Se eu te dissesse que não, você acreditaria?
Desde o lançamento da foto no jornal New York
Herald Tribune, em 2 de outubro do mesmo ano em que foi clicada, as
suspeitas de uma provável montagem foram levantadas, naturalmente apoiadas nas
condições absurdas da cena. Suspeitas muito compreensíveis, inclusive. Até
porque a situação arriscada em que estavam os operários mais parece resultado de
uma bela sabotagem. Ken Johnston, entretanto, diz que não é sabotagem.
O diretor de fotografia histórica da agência Corbis foi
convidado pelo jornal britânico The Telegraph a analisar a imagem em busca de qualquer
indício de montagem. A análise foi feita no local onde a agência guarda o
negativo da imagem, numa base subterrânea na Pensilvânia, onde são conservadas
várias outras fotos históricas. Na análise, Johnston não encontrou nenhuma indicação
de uma possível montagem e classificou o negativo como verdadeiro; ou seja, o
negativo foi o mesmo usado no momento em que a foto foi tirada.
Em outra foto, alguns dos operários da obra chegam a deitar sobre a viga.
Sobre
os protagonistas da cena
Era tempo de crise nos negócios e de
desemprego: o país enfrentava a Grande Depressão de 29. E no desespero de quem
precisa sustentar a família de qualquer maneira, muitos imigrantes aceitavam
qualquer emprego, sem qualquer exigência de segurança – o que é constatado na falta
de equipamento, de cordas de aço ou de cintos.
Dá pra gente se aprofundar mais nessa
história. Eles a gente já sabe quem são. Mas e quem eles foram no momento da
foto, a gente sabe? O sentido mais literal da expressão “ter o mundo aos seus
pés” é reproduzido de forma muito interessante na imagem. Interessante porque
todo o movimento da cidade (e todo o império das indústrias americanas, dos
grandes prédios e grandes empresários), sob onde e quem sempre estiveram os pequenos
operários, agora movimenta-se debaixo dos pés de quem a construiu. Quem sabe subiu às suas cabeças uma
sensação de poder, de tudo-posso - até porque não havia mais ninguém acima
deles.
Sobre
a veracidade da foto
Numa reportagem feita pelo jornal
britânico Independent, o historiador Ken Johnston revelou que a cena foi
propositalmente forjada para um trabalho de divulgação do Complexo Rockfeller Center e descartou a teoria de que
aquele era um momento cotidiano e, portanto, espontâneo. O cenário e os
operários são reais e não houve montagem, mas os protagonistas da fotografia
foram orientados a aparentar tranquilidade: tudo foi um esquema para
divulgar o complexo de edifícios. Ainda
segundo Johnston, o autor da foto é desconhecido e não Charles C. Ebbets como a maioria pensa. A teoria é a de que vários fotógrafos
presenciaram o momento e participaram da produção do clique, o que deixa a
dúvida sobre quem apertou o botão da câmera.

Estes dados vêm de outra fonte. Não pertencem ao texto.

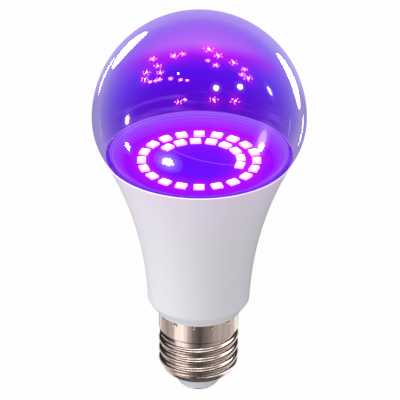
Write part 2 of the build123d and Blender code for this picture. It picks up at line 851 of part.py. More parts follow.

Viu que por trás de cada foto existe uma história? A gente percebe que uma crise econômica pode ser um
fator influenciador do momento do clique, que a espontaneidade de uma cena pode
ser apenas ilusória e que o ganhador dos créditos da imagem pode não ser quem
fez o clique.
(E se sair do trabalho e no caminho até o almoço vir uma cena dessa, você vai estar preparado. Aí depois tira foto e manda pra gente.)